A common technique used to generate tumor cells for cancer research could produce misleading and unrepresentative results, a new study shows. Because cancer cells taken directly from patients are scarce, researchers often culture these human-derived cells inside successive generations of mice. They then study such “passaged” cells to see how they behave and how the disease might respond to treatment.
The new findings highlight a serious limitation with this procedure: human cancer cells passaged in this way end up very different from the cells in the original tumor samples. Specifically, such serial transplantation leaves behind less than 1 percent of the cells present in the human disease. Studying such unrepresentative cell populations raises doubts about the extent to which the results can be applied back to people.
“Transplantation into mice is the number one preclinical model that people use. And that model itself induces some selection that people really hadn’t...
The findings emerged from a study of cell heterogeneity in leukemia. “The heterogeneity of the cancer cells develops with time, so you are trying to treat a moving target,” explains Rong Lu, a biologist at the University of Southern California and coauthor on the paper. “We want to understand how these individual cells compete with each other and how they are different in terms of their growth, their metastasis, and also in terms of their response to chemotherapy treatment.”
Using a technique to read the gene expression of individual cells, and a DNA-based labelling system to “barcode” the cells, the study authors tracked the migration and proliferation of individual human cancer cells after they were transplanted into mice. This is important because cancer researchers use mice to mimic the human body to study the disease and to analyze the effects of treatments such as chemotherapy.
The study allowed the scientists to compare the cancer cells before and after they were transplanted into the mice, to follow cells as they spread around the animals’ bodies, and to track how the cells expanded their populations and evolved through successive generations. They also delivered chemotherapy drugs to the mice and watched what happened to the cells in response. The results were published November 11 in Nature Communications.
Tracking the cell types when the mice received the chemotherapy showed distinct patterns of gene expression in cells that responded to the treatment.
Different types of cancer cells tended to accumulate in different organs.

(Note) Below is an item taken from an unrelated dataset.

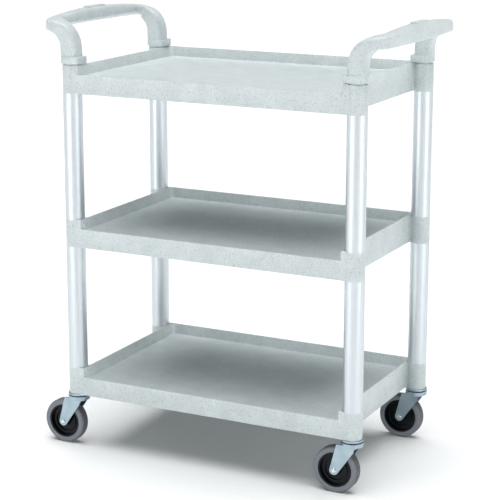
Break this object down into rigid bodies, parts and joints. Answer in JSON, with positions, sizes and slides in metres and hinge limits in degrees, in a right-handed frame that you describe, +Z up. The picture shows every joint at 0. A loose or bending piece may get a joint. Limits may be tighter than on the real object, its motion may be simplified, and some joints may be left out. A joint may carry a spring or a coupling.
{
  "type": "food service trolley",
  "caption": "Food service trolley: open-front moulded tray shelves on tubular aluminium corner posts, a moulded U handle at each end and swivel casters.",
  "frame": {"origin": "on the floor, under the middle of the shelves and midway between the four posts", "axes": "+Z up; X along the shelves, with a handle at each end; -Y is the serving side with the low front lip; at rest every caster trails towards -X"},
  "size_m": [0.8225, 0.418, 0.9685],
  "materials": {
    "speckled_plastic": "light grey polypropylene with fine dark and pale flecks, matt moulded surface",
    "anodised_aluminium": "satin clear anodised drawn tube",
    "black_nylon": "plain moulded nylon, hidden inside the posts",
    "zinc_plated_steel": "bright bluish zinc plate on pressed steel",
    "bearing_steel": "ground and polished steel",
    "black_hub_plastic": "black moulded polypropylene, slight sheen",
    "grey_rubber": "non-marking grey rubber, matt"
  },
  "bodies": {
    "frame": {"shelf_bottom": "speckled_plastic", "shelf_middle": "speckled_plastic", "shelf_top": "speckled_plastic", "handle_left": "speckled_plastic", "handle_right": "speckled_plastic", "post_lower_front_left": "anodised_aluminium", "post_upper_front_left": "anodised_aluminium", "plug_bottom_front_left": "black_nylon", "plug_middle_front_left": "black_nylon", "plug_top_front_left": "black_nylon", "caster_front_left_stem": "zinc_plated_steel", "caster_front_left_race": "zinc_plated_steel", "post_lower_front_right": "anodised_aluminium", "post_upper_front_right": "anodised_aluminium", "plug_bottom_front_right": "black_nylon", "plug_middle_front_right": "black_nylon", "plug_top_front_right": "black_nylon", "caster_front_right_stem": "zinc_plated_steel", "caster_front_right_race": "zinc_plated_steel", "post_lower_back_left": "anodised_aluminium", "post_upper_back_left": "anodised_aluminium", "plug_bottom_back_left": "black_nylon", "plug_middle_back_left": "black_nylon", "plug_top_back_left": "black_nylon", "caster_back_left_stem": "zinc_plated_steel", "caster_back_left_race": "zinc_plated_steel", "post_lower_back_right": "anodised_aluminium", "post_upper_back_right": "anodised_aluminium", "plug_bottom_back_right": "black_nylon", "plug_middle_back_right": "black_nylon", "plug_top_back_right": "black_nylon", "caster_back_right_stem": "zinc_plated_steel", "caster_back_right_race": "zinc_plated_steel"},
    "caster_front_left_swivel": {"caster_front_left_fork": "zinc_plated_steel", "caster_front_left_balls": "bearing_steel", "caster_front_left_axle": "zinc_plated_steel", "caster_front_left_bushing": "bearing_steel"},
    "caster_front_left_wheel": {"caster_front_left_hub": "black_hub_plastic", "caster_front_left_tyre": "grey_rubber"},
    "caster_front_right_swivel": {"caster_front_right_fork": "zinc_plated_steel", "caster_front_right_balls": "bearing_steel", "caster_front_right_axle": "zinc_plated_steel", "caster_front_right_bushing": "bearing_steel"},
    "caster_front_right_wheel": {"caster_front_right_hub": "black_hub_plastic", "caster_front_right_tyre": "grey_rubber"},
    "caster_back_left_swivel": {"caster_back_left_fork": "zinc_plated_steel", "caster_back_left_balls": "bearing_steel", "caster_back_left_axle": "zinc_plated_steel", "caster_back_left_bushing": "bearing_steel"},
    "caster_back_left_wheel": {"caster_back_left_hub": "black_hub_plastic", "caster_back_left_tyre": "grey_rubber"},
    "caster_back_right_swivel": {"caster_back_right_fork": "zinc_plated_steel", "caster_back_right_balls": "bearing_steel", "caster_back_right_axle": "zinc_plated_steel", "caster_back_right_bushing": "bearing_steel"},
    "caster_back_right_wheel": {"caster_back_right_hub": "black_hub_plastic", "caster_back_right_tyre": "grey_rubber"}
  },
  "joints": [
    {"name": "caster_front_left_turn", "type": "hinge", "parent": "frame", "child": "caster_front_left_swivel", "pos_m": [-0.332, -0.185, 0.115], "axis": [0, 0, 1], "continuous": true},
    {"name": "caster_front_left_roll", "type": "hinge", "parent": "caster_front_left_swivel", "child": "caster_front_left_wheel", "pos_m": [-0.366, -0.185, 0.05], "axis": [0, 1, 0], "continuous": true},
    {"name": "caster_front_right_turn", "type": "hinge", "parent": "frame", "child": "caster_front_right_swivel", "pos_m": [0.332, -0.185, 0.115], "axis": [0, 0, 1], "continuous": true},
    {"name": "caster_front_right_roll", "type": "hinge", "parent": "caster_front_right_swivel", "child": "caster_front_right_wheel", "pos_m": [0.298, -0.185, 0.05], "axis": [0, 1, 0], "continuous": true},
    {"name": "caster_back_left_turn", "type": "hinge", "parent": "frame", "child": "caster_back_left_swivel", "pos_m": [-0.332, 0.185, 0.115], "axis": [0, 0, 1], "continuous": true},
    {"name": "caster_back_left_roll", "type": "hinge", "parent": "caster_back_left_swivel", "child": "caster_back_left_wheel", "pos_m": [-0.366, 0.185, 0.05], "axis": [0, 1, 0], "continuous": true},
    {"name": "caster_back_right_turn", "type": "hinge", "parent": "frame", "child": "caster_back_right_swivel", "pos_m": [0.332, 0.185, 0.115], "axis": [0, 0, 1], "continuous": true},
    {"name": "caster_back_right_roll", "type": "hinge", "parent": "caster_back_right_swivel", "child": "caster_back_right_wheel", "pos_m": [0.298, 0.185, 0.05], "axis": [0, 1, 0], "continuous": true}
  ]
}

To the surprise of the researchers, they also found that different types of cancer cells tended to accumulate in different organs. Cells with high expression of the CMC2 gene, which is involved in cancer metastasis, colonized the ovaries, while cells with low expression of CMC2 were found mostly in the blood and spleen. Other types of cells, including those with high expression of the genes BTK, DNAJC, and LRIF1, accumulated in patches of the bone marrow. When the researchers deactivated these genes, the leukemia cells lost their ability to stick to other cells in the bone marrow, and migrated away.
“This tumor is in circulation. It’s liquid and it’s moving around, yet there was clearly spatial heterogeneity. That was a remarkable finding,” says Merchant.
That spatial pattern could signal further bad news about the reliability of working with cancer cells, he says. If a similar anatomical spread happens in leukemia patients, then taking a single sample from a single site will miss many cell types. In addition to introducing bias to research, the uneven distribution of cancer cells in bone marrow could mean that standard biopsies of this tissue may not accurately diagnose the disease.
The study produced some “really interesting findings,” says Long Nguyen, an oncologist at the University of Cambridge who was not involved with the research, such as showing that a different type of cells tended to dominate after the mice had received the chemotherapy compared with before the treatment.
One explanation for this is that the previously-dominant cells were killed by the drugs, presenting other cell types with the opportunity to grow to fill the niche. Some cancer experts think tumors contain undifferentiated stem cells that can go on to form these new types of cancer cells.
“I think the implication is that there are possibly cancer stem cells that remain dormant but are activated after chemotherapy. I think this has big implications for why there is relapse following chemotherapy treatments,” Nguyen says.